Intanto: ma Matteo Renzi ce l’ha davvero un’agenda politica? La domanda non sembri peregrina e/o provocatrice perché delle mosse dell’ex premier si conoscono in questi mesi, e cioè da quando ha perso referendum e Governo, solo segnali contrari ai suoi ex colleghi tipo Pier Carlo Padoan e Carlo Calenda, e anche ai suoi ex amati tecnici fra cui, udite udite, il direttore generale della Rai, questo nell’ultimo inciampo buttatogli fra le gambe da “Report”.
In sostanza, ciò che prevale nel pensiero immediato di Renzi è il “côté” economico, e allora dagli al Padoan a proposito dell’Iva e critiche severe allo stesso Calenda, due ministri che proprio lui ha voluto che dipanassero la fragile tela della nostra economia. Intendiamoci, mettere a posto i conti sarebbe già un’impresa ciclopica poiché qualsiasi manovra per una ripresa consistente non può che partire dalla messa in sicurezza delle cifre reali.
Ma questo è il punto: il frequente semaforo rosso posto dall’ex Presidente del Consiglio sul cammino dei due responsabili solo apparentemente si ferma lì, sia alle scelte imminenti da compiere sia, soprattutto, al futuro dello stesso Governo Gentiloni. Il premier, appunto, e sullo sfondo lo stesso capo dello Stato, Sergio Mattarella. Possiamo sbagliare, ma l’essenza vera, ciò che sta alla base di non pochi atteggiamenti renziani insopportabilmente populisti, a noi sembra consistere in una sorta di voglia di rivincita (se non addirittura di vendetta) per chi gli ha impedito di realizzare il suo vero disegno dopo la sconfitta: le elezioni anticipate. Le quali, a ben vedere, non sono così escluse dall’agenda renziana, quella che conta oggi, anche e soprattutto perché l’Esecutivo non gode di un’effettiva stabilità in un Parlamento come questo dove, spesso e volentieri, si nota molto di meno l’attivismo di un Partito Democratico sconquassato da scissioni e molto di più, anzi fin troppo, la tonitruante escalation grillina mixata di insulti anti-casta e vaneggiamenti propositivi fini non a se stessi ma alla messa in stato d’accusa del Governo e dei suoi sostenitori, con la mira specialmente verso i piddini, e poi via via tutti gli altri.
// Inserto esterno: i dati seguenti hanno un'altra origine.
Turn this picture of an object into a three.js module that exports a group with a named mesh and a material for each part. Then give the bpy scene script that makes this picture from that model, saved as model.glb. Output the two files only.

Certo, perché il traguardo finale che Beppe Grillo persegue, sulla base innanzitutto del disprezzo totale per il poco che resta della Polis di oggi, è proprio quello di fare piazza pulita di tutti (ma proprio tutti) i politici di oggi, ovvero la casta, infischiandosene tranquillamente di programmi e progetti degni di questo nome ma, al contrario, buttando in pasto al “poppolo” una sfilza di intendimenti non solo contraddittori coi precedenti ma privi di qualsiasi proposta effettuale, a parte vitalizi, costi della politica e reddito di cittadinanza. Il populismo sta proprio in questo. Ma le urgenze del Paese vero non erano, sono e saranno il suo rilancio economico, la sua ripresa riformatrice a cominciare da una nuova legge elettorale, il suo futuro degno della sua storia in una Unione europea rinnovata, il suo presente con una politica che riacquisti credibilità e dignità tali da contrapporsi al devastante pericolo incombente?
La politica della vendetta non porta mai niente di buono a chi la persegue ma, al contrario, finisce spesso col dare una mano decisiva proprio al nemico nella misura in cui la voglia di rivincita, dimenticando la progettualità, conduce il voglioso dotato di insopprimibili venature populiste, prima alla subalternità all’avversario e poi alla sconfitta. Giacché sul piano del populismo, del dagli alla casta ladrona, dell’assistenzialismo da quattro soldi nella versione Luigi Di Maio e così via non c’è trippa per gattini renziani, solo per grillini.